Monday, January 24, 2005

 

The great conference experience

I am so exhausted.
This weekend was my very first great conference: SPSP. My poster went smoothly, I was treated quite rudely by another student for questioning his masters, and I got to see David Buss [evolutionary psych guru] speak. The great names strutted like the psych gods they perceive themselves to be, and the rest of us fought over the remaining fifteen minutes (questions held 'til the end).
The most interesting thing I noticed was that if you end your talk by saying thank you, they clapped for you. If you didn't, they didn't. There was no obvious relation to the quality of the talk. Yay for social norms.

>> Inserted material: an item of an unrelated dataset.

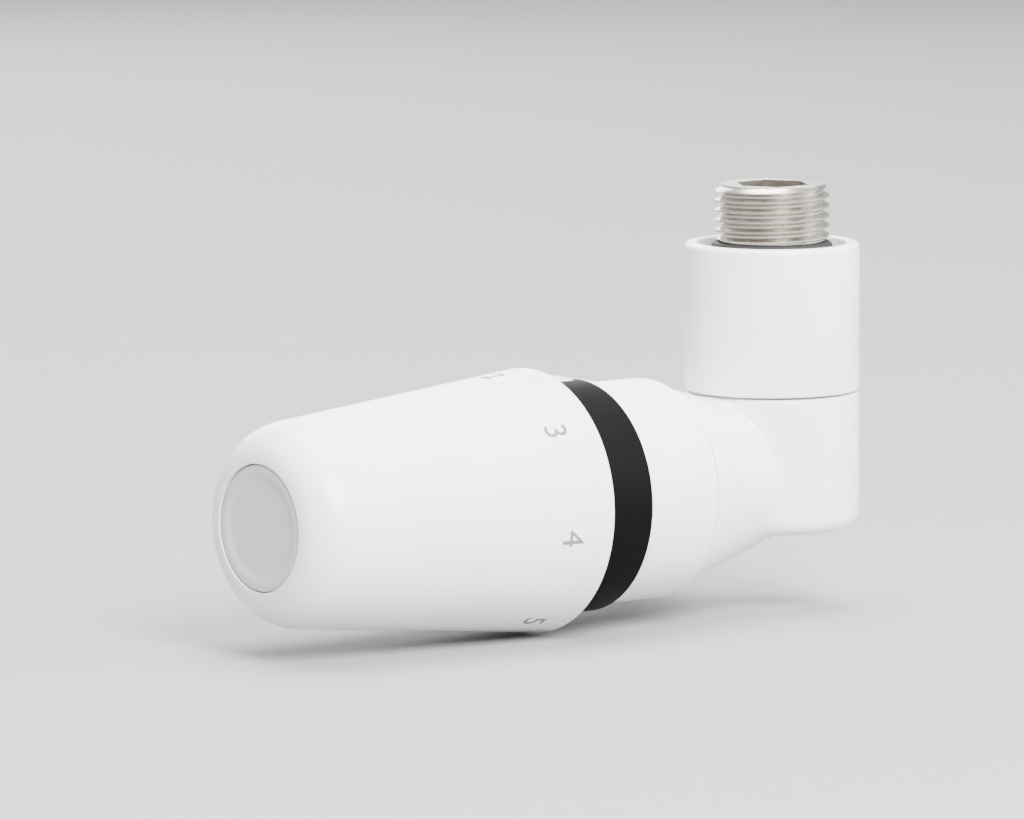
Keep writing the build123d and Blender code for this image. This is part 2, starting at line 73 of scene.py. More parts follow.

The best part over all was spending four days in New Orleans. What a great city!

Friday, January 14, 2005

 

where is the ease in normality

In order for science to be credible it must both explain and predict. Big grand theories that act like magic security blankets to comfort us with siren songs of normal, normal. It's okay that you didn't help that old man who fell on the subway at your feet, it's normal. Statistically significant to p = .04.
What does this take away from the experience of humanity? Does knowing that the earth is held to the sun through gravitational forces deplete the grandeur of a sunrise? Sunrises are constant. normal.

I'm not distressed by the effect of science on the human condition; human psyches are resilient. I'm concerned about the sum of all variations on this theme. If all people are effected slightly, cultures change drastically. Are we lashing ourselves to the mast of a ship headed in the wrong direction?
If all we do to steer is to point our nose toward what's comfortable and normal, all we get is a regression towards the mean. normal. status quo.

In order to be credible, we must be our own theories. Lead by example. It's like painting the boat while you're standing in it.